C51C-0728
Ice stream onset at a cold/temperate bed transition

Friday, 18 December 2015
Poster Hall (Moscone South)
Elisa Mantelli1, Marianne Haseloff2, Christian Schoof2, Carlo Camporeale1 and Luca Ridolfi1, (1)Polytechnic University of Turin, Turin, Italy, (2)University of British Columbia, Vancouver, BC, Canada
Abstract:
Ice streams are corridors of fast flowing ice within an ice sheet. In some cases, their position is not constrained by bed topography, which suggests that patterning in the ice sheet velocity field can emerge spontaneously, in the form of a fingering instability. Previous research in this area has shown that subglacial hydrology and a feedback between strain heating, viscosity and flow rate can provide a recipe for the instability.
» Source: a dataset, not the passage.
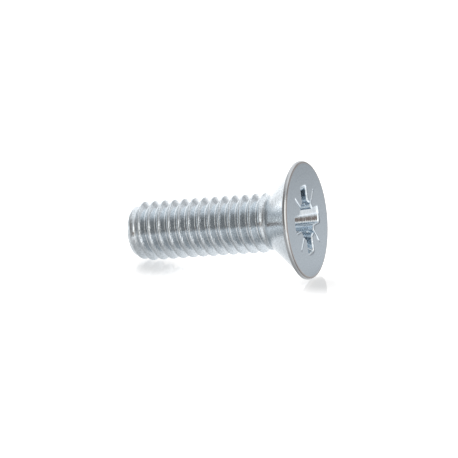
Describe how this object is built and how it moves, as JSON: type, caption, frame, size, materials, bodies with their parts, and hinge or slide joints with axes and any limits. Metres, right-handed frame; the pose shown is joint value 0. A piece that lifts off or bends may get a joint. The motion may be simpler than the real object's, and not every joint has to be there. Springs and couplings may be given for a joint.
{
  "type": "countersunk machine screw",
  "caption": "Short countersunk machine screw with a cross recess, a plain flat head and a shank threaded up to the head.",
  "frame": {"origin": "centre of the head's flat top face, where the screw axis leaves it", "axes": "+X along the screw axis out of the head, so the shank lies towards -X; the four recess wings point along +Y, +Z, -Y and -Z"},
  "size_m": [0.0119, 0.0076, 0.0076],
  "materials": {
    "zinc_plated_steel": "bright zinc plating over steel, pale blue-grey and glossy, finely grained on the head face"
  },
  "bodies": {
    "root": {"screw": "zinc_plated_steel"}
  },
  "joints": []
}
Here, we pursue a slightly different angle and investigate whether an instability in the position of the cold-temperate transition at the bed can generate ice streams. Observations suggest that the marked contrast in velocity between ice streams and surrounding ice is due to a transition from cold, sticky bed underneath slow flowing regions, to temperate, well lubricated bed under ice streams. We treat this transition as a free boundary, whose position is constrained by basal thermal conditions. As in other models of ice stream formation, a positive feedback results from the fact that faster flowing ice dissipates more heat and therefore favours the formation of basal conditions that permit sliding. To understand how this positive feedback interacts with the evolution of the cold-temperate bed transition location, we develop a boundary layer model for dissipation and heat transport around the transition, which allows the transition migration rate to be computed. This enables us to include the contact line dynamics in a shallow ice model and to investigate the onset of streaming. Our results show that the background thermal structure of the ice sheet is key to the formation of ice streams: when the interior of the ice sheet is cold-based and the edges are warm-based, our model predicts the formation of regularly spaced though somewhat unrealistically wide ice streams. The reverse case of a warm interior and a cold edge results in an instability at wavelengths comparable to ice thickness, which is not resolved in most continental-scale ice sheet models.